Entries with model source code
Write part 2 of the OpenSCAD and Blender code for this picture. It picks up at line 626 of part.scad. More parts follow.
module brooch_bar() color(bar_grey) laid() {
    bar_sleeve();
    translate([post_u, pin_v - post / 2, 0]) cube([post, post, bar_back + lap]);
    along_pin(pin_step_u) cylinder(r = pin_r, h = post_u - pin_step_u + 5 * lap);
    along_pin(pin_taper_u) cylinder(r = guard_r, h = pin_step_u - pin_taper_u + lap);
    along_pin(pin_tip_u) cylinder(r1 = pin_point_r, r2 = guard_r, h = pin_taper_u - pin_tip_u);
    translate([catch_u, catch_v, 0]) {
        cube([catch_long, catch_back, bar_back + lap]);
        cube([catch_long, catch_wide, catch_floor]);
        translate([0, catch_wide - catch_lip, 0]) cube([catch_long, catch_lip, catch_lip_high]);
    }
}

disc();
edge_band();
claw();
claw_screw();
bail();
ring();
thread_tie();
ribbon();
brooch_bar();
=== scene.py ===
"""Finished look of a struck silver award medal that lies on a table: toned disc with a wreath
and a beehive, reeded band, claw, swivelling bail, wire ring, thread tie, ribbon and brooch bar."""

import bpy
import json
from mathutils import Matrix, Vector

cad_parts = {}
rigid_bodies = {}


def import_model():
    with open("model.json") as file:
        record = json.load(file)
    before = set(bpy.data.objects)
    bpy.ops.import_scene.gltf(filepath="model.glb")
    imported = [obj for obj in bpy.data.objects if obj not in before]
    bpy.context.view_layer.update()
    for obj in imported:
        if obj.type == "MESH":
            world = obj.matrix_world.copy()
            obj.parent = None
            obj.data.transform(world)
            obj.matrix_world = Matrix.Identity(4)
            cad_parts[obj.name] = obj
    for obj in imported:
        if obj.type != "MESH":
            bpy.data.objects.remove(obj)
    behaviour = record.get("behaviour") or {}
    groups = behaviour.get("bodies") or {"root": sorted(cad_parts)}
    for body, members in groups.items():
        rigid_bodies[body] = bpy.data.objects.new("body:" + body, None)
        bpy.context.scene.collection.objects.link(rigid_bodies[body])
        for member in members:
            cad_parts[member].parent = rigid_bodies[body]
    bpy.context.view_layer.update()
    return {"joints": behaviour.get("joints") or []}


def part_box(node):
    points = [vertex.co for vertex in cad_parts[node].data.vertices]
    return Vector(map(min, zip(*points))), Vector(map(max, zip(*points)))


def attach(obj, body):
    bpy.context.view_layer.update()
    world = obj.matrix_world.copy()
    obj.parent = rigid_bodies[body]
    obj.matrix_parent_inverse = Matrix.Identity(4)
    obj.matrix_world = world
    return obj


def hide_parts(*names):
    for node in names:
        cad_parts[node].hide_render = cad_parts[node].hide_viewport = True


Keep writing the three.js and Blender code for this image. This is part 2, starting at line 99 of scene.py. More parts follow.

[CHALLENGE] Only the lines running from the line with "along_pin(pin_step_u) cylinder(r = pin_r, h" through the line with "for member in" should be repeated, exactly and with both ends kept.

[ANSWER TO THIS EXERCISE]
    along_pin(pin_step_u) cylinder(r = pin_r, h = post_u - pin_step_u + 5 * lap);
    along_pin(pin_taper_u) cylinder(r = guard_r, h = pin_step_u - pin_taper_u + lap);
    along_pin(pin_tip_u) cylinder(r1 = pin_point_r, r2 = guard_r, h = pin_taper_u - pin_tip_u);
    translate([catch_u, catch_v, 0]) {
        cube([catch_long, catch_back, bar_back + lap]);
        cube([catch_long, catch_wide, catch_floor]);
        translate([0, catch_wide - catch_lip, 0]) cube([catch_long, catch_lip, catch_lip_high]);
    }
}

disc();
edge_band();
claw();
claw_screw();
bail();
ring();
thread_tie();
ribbon();
brooch_bar();
=== scene.py ===
"""Finished look of a struck silver award medal that lies on a table: toned disc with a wreath
and a beehive, reeded band, claw, swivelling bail, wire ring, thread tie, ribbon and brooch bar."""

import bpy
import json
from mathutils import Matrix, Vector

cad_parts = {}
rigid_bodies = {}


def import_model():
    with open("model.json") as file:
        record = json.load(file)
    before = set(bpy.data.objects)
    bpy.ops.import_scene.gltf(filepath="model.glb")
    imported = [obj for obj in bpy.data.objects if obj not in before]
    bpy.context.view_layer.update()
    for obj in imported:
        if obj.type == "MESH":
            world = obj.matrix_world.copy()
            obj.parent = None
            obj.data.transform(world)
            obj.matrix_world = Matrix.Identity(4)
            cad_parts[obj.name] = obj
    for obj in imported:
        if obj.type != "MESH":
            bpy.data.objects.remove(obj)
    behaviour = record.get("behaviour") or {}
    groups = behaviour.get("bodies") or {"root": sorted(cad_parts)}
    for body, members in groups.items():
        rigid_bodies[body] = bpy.data.objects.new("body:" + body, None)
        bpy.context.scene.collection.objects.link(rigid_bodies[body])
        for member in members:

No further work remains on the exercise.